**DATA BLOCK**
— START —
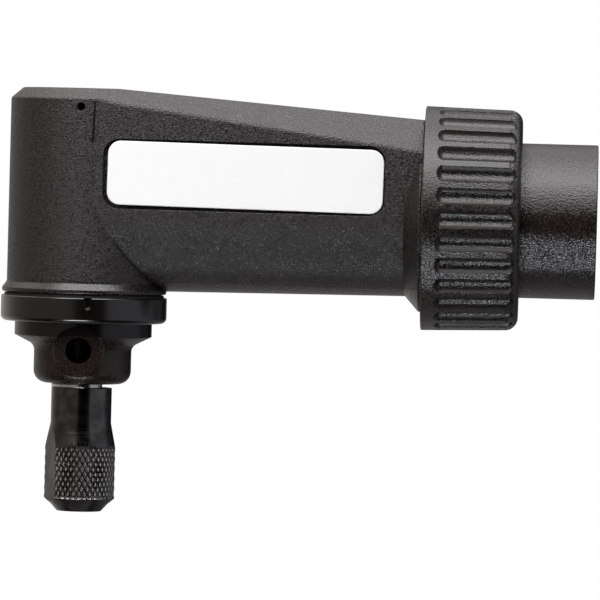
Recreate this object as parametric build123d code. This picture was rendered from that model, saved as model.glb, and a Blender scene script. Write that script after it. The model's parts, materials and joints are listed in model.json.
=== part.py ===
from build123d import *
import os
from math import acos, cos, pi, radians, sin, sqrt, tan

# Right angle attachment for a rotary tool. Millimetres.
# The origin is the centre of the sleeve's mouth. +X leaves the mouth towards the tool, +Z is up,
# and the output spindle points down. Lengths along the barrel named *_x count from the output axis
# towards the tool, and heights named *_z count from the input axis.

# Main places
head_to_mouth = 72.2
sleeve_reach = 10.6
ring_length = 14.1
ring_to_collar = 0.3

# Clearances
seat_gap = 0.01
running_gap = 0.03
turning_gap = 0.10
end_gap = 0.10
free_gap = 0.30
thread_gap = 0.06

# Small roundings, and how far a cutting shape reaches past what it cuts
edge_round = 0.2
fine_edge_round = 0.1
overshoot = 2.0

# Head of the housing
head_radius = 11.0
head_top_z = 17.0
head_bevel = 1.8
head_bevel_round = 0.4
foot_radius = 11.65
foot_z = -12.05
foot_rim = 0.45
foot_flare = 0.9

# Barrel of the housing: an oval belly under flat sides, with bevelled shoulders and a sloping roof
barrel_half_width = 10.82
belly_depth_at_head = 11.5
belly_depth_at_end = 11.1
roof_z_at_head = 17.37
roof_z_at_end = 13.79
shoulder_z_at_head = 15.43
shoulder_z_at_end = 9.30
collar_step = 0.4
cone_slope = 1.0
cone_sink = 0.3

# Bare plate in its recess on the barrel's near side
plate_width = 38.6
plate_height = 8.95
plate_corner = 1.8
plate_thickness = 0.5
plate_middle_x = 23.0
plate_middle_z = 5.1
plate_tilt = 0.6
plate_margin = 0.3

# Small hole near the top of the head
oil_hole_radius = 0.52

# Ring that clamps the head to the sleeve
ring_wall = 2.55
ring_taper = 0.35
ring_corner = 1.5
ring_lip = 2.6
flange_clearance = 0.4
groove_count = 30
groove_width = 2.35
groove_depth = 0.9
groove_inset = 2.2
groove_length = 10.9

# Sleeve that screws on the tool's nose, a 3/4-12 thread drawn at its minor radius
sleeve_radius = 10.92
mouth_bevel = 0.15
tool_thread_radius = 8.38
tool_thread_length = 9.5
sleeve_bore_radius = 8.2
pilot_step = 1.02
pilot_length = 5.7
flange_height = 1.98
flange_thickness = 2.4
washer_thickness = 0.5

# Twelve index teeth on the sleeve's flange and on the end of the housing
index_count = 12
index_height = 0.6
index_release = 0.25
index_inner_step = 0.6
index_outer_step = 0.1
index_root_width = 2.6
index_tip_width = 1.8

# Bevel pair, apex where the two axes cross
tooth_count = 16
tooth_module = 0.75
tooth_face = 3.0
tooth_root = 1.25
flank_shares = (0, 0.2, 0.45, 0.72, 1)
pressure_angle = 20.0
tooth_backlash = 0.09
tooth_sink = 0.15
gear_web = 1.5
gear_hub_radius = 4.4
gear_hub_length = 3.0
pinion_hub_radius = 3.7
pinion_hub_length = 4.0
gear_pin_radius = 0.6
gear_pin_inset = 0.1

# Drive shaft
shaft_radius = 3.0
shaft_to_spindle = 1.4
shaft_bevel = 0.2
pinion_seat_step = 0.8
shaft_shoulder = 0.9
rear_bush_set_back = 4.0
rear_bush_length = 7.0
drive_square = 4.0
drive_square_length = 13.0
drive_set_back = 2.5
drive_square_bevel = 0.5

# Ball bearings, each with its bore, outside, width and balls
front_bearing_outer = 7.5
front_bearing_width = 5.0
front_ball_radius = 1.2
lower_bearing_bore = 3.5
lower_bearing_outer = 8.5
lower_bearing_width = 5.0
lower_ball_radius = 1.25
ball_count = 7
ball_room = 0.06
race_shoulder = 0.75
shield_thickness = 0.25
shield_step = 0.35
cage_wall = 0.4
cage_base = 0.3
cage_finger = 0.5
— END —
Repeat the data above, word for word.

**THE COMPLETED TASK**
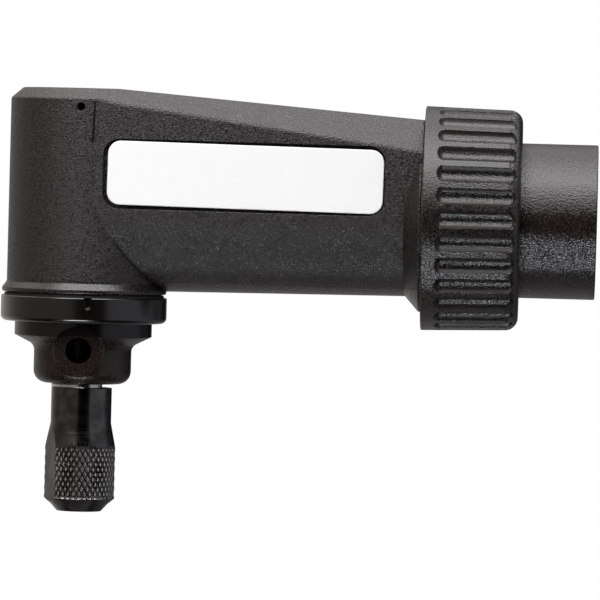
Recreate this object as parametric build123d code. This picture was rendered from that model, saved as model.glb, and a Blender scene script. Write that script after it. The model's parts, materials and joints are listed in model.json.
=== part.py ===
from build123d import *
import os
from math import acos, cos, pi, radians, sin, sqrt, tan

# Right angle attachment for a rotary tool. Millimetres.
# The origin is the centre of the sleeve's mouth. +X leaves the mouth towards the tool, +Z is up,
# and the output spindle points down. Lengths along the barrel named *_x count from the output axis
# towards the tool, and heights named *_z count from the input axis.

# Main places
head_to_mouth = 72.2
sleeve_reach = 10.6
ring_length = 14.1
ring_to_collar = 0.3

# Clearances
seat_gap = 0.01
running_gap = 0.03
turning_gap = 0.10
end_gap = 0.10
free_gap = 0.30
thread_gap = 0.06

# Small roundings, and how far a cutting shape reaches past what it cuts
edge_round = 0.2
fine_edge_round = 0.1
overshoot = 2.0

# Head of the housing
head_radius = 11.0
head_top_z = 17.0
head_bevel = 1.8
head_bevel_round = 0.4
foot_radius = 11.65
foot_z = -12.05
foot_rim = 0.45
foot_flare = 0.9

# Barrel of the housing: an oval belly under flat sides, with bevelled shoulders and a sloping roof
barrel_half_width = 10.82
belly_depth_at_head = 11.5
belly_depth_at_end = 11.1
roof_z_at_head = 17.37
roof_z_at_end = 13.79
shoulder_z_at_head = 15.43
shoulder_z_at_end = 9.30
collar_step = 0.4
cone_slope = 1.0
cone_sink = 0.3

# Bare plate in its recess on the barrel's near side
plate_width = 38.6
plate_height = 8.95
plate_corner = 1.8
plate_thickness = 0.5
plate_middle_x = 23.0
plate_middle_z = 5.1
plate_tilt = 0.6
plate_margin = 0.3

# Small hole near the top of the head
oil_hole_radius = 0.52

# Ring that clamps the head to the sleeve
ring_wall = 2.55
ring_taper = 0.35
ring_corner = 1.5
ring_lip = 2.6
flange_clearance = 0.4
groove_count = 30
groove_width = 2.35
groove_depth = 0.9
groove_inset = 2.2
groove_length = 10.9

# Sleeve that screws on the tool's nose, a 3/4-12 thread drawn at its minor radius
sleeve_radius = 10.92
mouth_bevel = 0.15
tool_thread_radius = 8.38
tool_thread_length = 9.5
sleeve_bore_radius = 8.2
pilot_step = 1.02
pilot_length = 5.7
flange_height = 1.98
flange_thickness = 2.4
washer_thickness = 0.5

# Twelve index teeth on the sleeve's flange and on the end of the housing
index_count = 12
index_height = 0.6
index_release = 0.25
index_inner_step = 0.6
index_outer_step = 0.1
index_root_width = 2.6
index_tip_width = 1.8

# Bevel pair, apex where the two axes cross
tooth_count = 16
tooth_module = 0.75
tooth_face = 3.0
tooth_root = 1.25
flank_shares = (0, 0.2, 0.45, 0.72, 1)
pressure_angle = 20.0
tooth_backlash = 0.09
tooth_sink = 0.15
gear_web = 1.5
gear_hub_radius = 4.4
gear_hub_length = 3.0
pinion_hub_radius = 3.7
pinion_hub_length = 4.0
gear_pin_radius = 0.6
gear_pin_inset = 0.1

# Drive shaft
shaft_radius = 3.0
shaft_to_spindle = 1.4
shaft_bevel = 0.2
pinion_seat_step = 0.8
shaft_shoulder = 0.9
rear_bush_set_back = 4.0
rear_bush_length = 7.0
drive_square = 4.0
drive_square_length = 13.0
drive_set_back = 2.5
drive_square_bevel = 0.5

# Ball bearings, each with its bore, outside, width and balls
front_bearing_outer = 7.5
front_bearing_width = 5.0
front_ball_radius = 1.2
lower_bearing_bore = 3.5
lower_bearing_outer = 8.5
lower_bearing_width = 5.0
lower_ball_radius = 1.25
ball_count = 7
ball_room = 0.06
race_shoulder = 0.75
shield_thickness = 0.25
shield_step = 0.35
cage_wall = 0.4
cage_base = 0.3
cage_finger = 0.5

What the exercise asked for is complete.